FIG. 8 shows an example of the main functions of the data processing device 12 and the robot 414. As shown in FIG. 8, specific processing is performed in the data processing device 12 by the processor 28. The storage 32 stores a specific processing program 56.

The processor 28 reads the specific processing program 56 from the storage 32 and executes it on the RAM 30. The specific processing is realized by the processor 28 operating as a specific processing unit 290 according to the specific processing program 56 executed on the RAM 30.

The storage 32 stores a data generation model 58 and an emotion identification model 59. The data generation model 58 and emotion identification model 59 are used by the specific processing unit 290. The specific processing unit 290 can estimate the user's emotions using the emotion identification model 59 and perform specific processing using the user's emotions. The emotion estimation function (emotion identification function) using the emotion identification model 59 includes estimating and predicting the user's emotions, but is not limited to such examples. Furthermore, emotion estimation and prediction may include, for example, emotion analysis.

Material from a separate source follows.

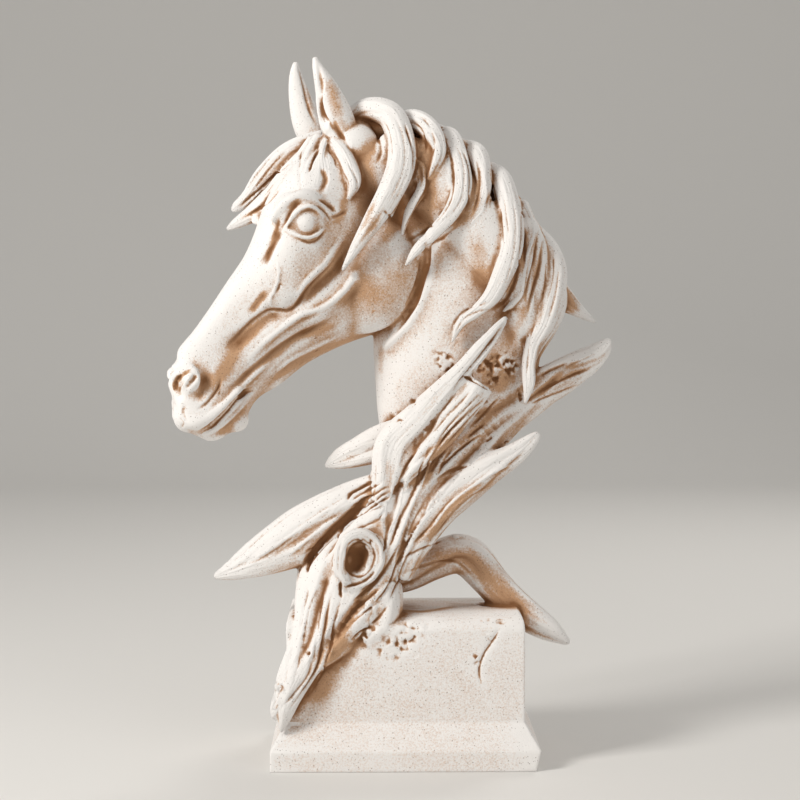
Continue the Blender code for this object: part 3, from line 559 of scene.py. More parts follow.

In the robot 414, specific processing is performed by the processor 46. The storage 50 stores a specific program 60. The processor 46 reads the specific program 60 from the storage 50 and executes it on the RAM 48. The specific processing is realized by the processor 46 operating as a control unit 46A according to the specific program 60 executed on the RAM 48. The robot 414 may also have similar data generation models and emotion identification models as the data generation model 58 and emotion identification model 59, and perform the same processing as the specific processing unit 290 using these models.

Other devices besides the data processing device 12 may have the data generation model 58. For example, a server device may have the data generation model 58. In this case, the data processing device 12 communicates with the server device having the data generation model 58 to obtain processing results (e.g., prediction results) using the data generation model 58. The data processing device 12 may be a server device or a terminal device owned by the user (e.g., a mobile phone, robot, home appliance, etc.).

The specific processing unit 290 sends the results of specific processing to the robot 414. In the robot 414, the control unit 46A causes the speaker 240 and the control target 443 to output the results of specific processing. The microphone 238 acquires voice indicating user input in response to the results of specific processing. The control unit 46A sends the voice data indicating user input acquired by the microphone 238 to the data processing device 12. In the data processing device 12, the specific processing unit 290 acquires the voice data.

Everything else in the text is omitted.